To select a person, the minister blew a small piece of cotton into the crowd. The person on whose head the cotton landed would give his or her kidney to the king. When the cotton came near each person’s head, each one blew it to another person to avoid the cotton. Finally, the cotton did not reach anyone’s head. These people spoke only giving lip service but did not actually want to give their hearts to their king.

This story is very similar to what Jesus said: “These people honor me with their lips, but their hearts are far from me.” Our challenge is to transform words into action, to make our “Amen” a reality of life, to internalize the words we pray, and make a life of prayer.
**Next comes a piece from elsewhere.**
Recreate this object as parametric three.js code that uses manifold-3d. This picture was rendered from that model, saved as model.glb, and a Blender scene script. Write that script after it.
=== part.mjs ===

Then others will come to know Christ not by our words but by our actions.

From the gospel story, we can imitate the first son, who said, “No” to his father and later changed his fall and mistake and did his father’s will. Now, our question is – who was really the good son? Both sons disobeyed their father but one repented and then did what his father told him. This gospel story makes clear the point that – our good intentions are not enough but our intentions should bring us into the reality of life. This is a challenge for us! It is easy to say many good words and give promises but many times, we are not ready to sacrifice or share with others what they really need. Our promises do not count unless they are performed! In our lives too — when we fall by our own sinfulness and walk away from our heavenly Father — once we realize our sinfulness, we should come back to the Lord as the first son, who said, “No,” but later changed his decision and did his father’s will.

The gift of faith reminds us that although we are all made by God as “good,” we are also made imperfectly. Like the first son in the gospel, do we listen deeply to the Lord’s invitation and pray for a change of heart? The choice is ours! Jesus encourages us to think- to think about the consequences of our choices, especially that the choices and decisions we make will count not only at the present time but for our eternity as well. Tax collectors and prostitutes were fallen people but they used their wills and God’s grace to get up and walk with Jesus. Let us remember that God is here in our falls, too, not so much to catch us, as to give us the grace to fall towards grace; then we can rise to a new spring of life!